In 2018, the inflation rate of the Venezuelan Bolivar was a staggering 80000%. Hugo Chavez, and his successor Nicolas Maduro, have effectively killed the nation’s economy with socialism. It has happened before and sadly, it is likely to happen again.
The main problem with socialism is not that people aren’t incentivized to work in socialist countries. On the contrary, starving people under gun threat tend to work harder than most. The main problem with a state owned production is that there is no free market price mechanism to figure out the demand for a certain good or consumable and therefore, there’s no way of knowing how much supply of that good the state should produce. Everything is in constant surplus or shortage.
More often than not the latter, as the empty supermarket shelves you so often see in pictures from the country, are a depressing proof of. Chavez, and even more so Maduro, have tried to “save” their country’s economy by printing more money which simply doesn’t work. Their true motives for doing so are highly questionable since it is cheaper to use Bolivar bills than toilet paper for your hygiene needs in the country, at the time of writing this. As mentioned in earlier chapters, inflation is the biggest hidden threat to themselves that humans ever created.

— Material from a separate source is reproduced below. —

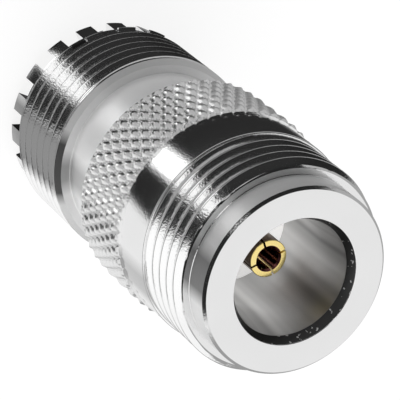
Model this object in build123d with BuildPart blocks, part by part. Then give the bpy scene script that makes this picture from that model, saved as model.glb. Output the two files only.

A couple of hundred years ago the catholic church held the lion’s share of political power throughout Europe. Today, power mostly resides within nation states in collusion with multinational corporations. The separation of church and state triggered this migration of power from one entity to the other, emancipating many citizens from many of their clutches in the process. Still, places like Venezuela are a sad proof that “the people” are still in truth not in power in many self proclaimed democracies.
If in any for that matter. Another separation will have to take place first. The separation of money and state. We, the people of planet Earth, now have the tools necessary for this separation to take place at our disposal. Whether we choose to use them or not will determine how emancipated and independent our children will be in the future.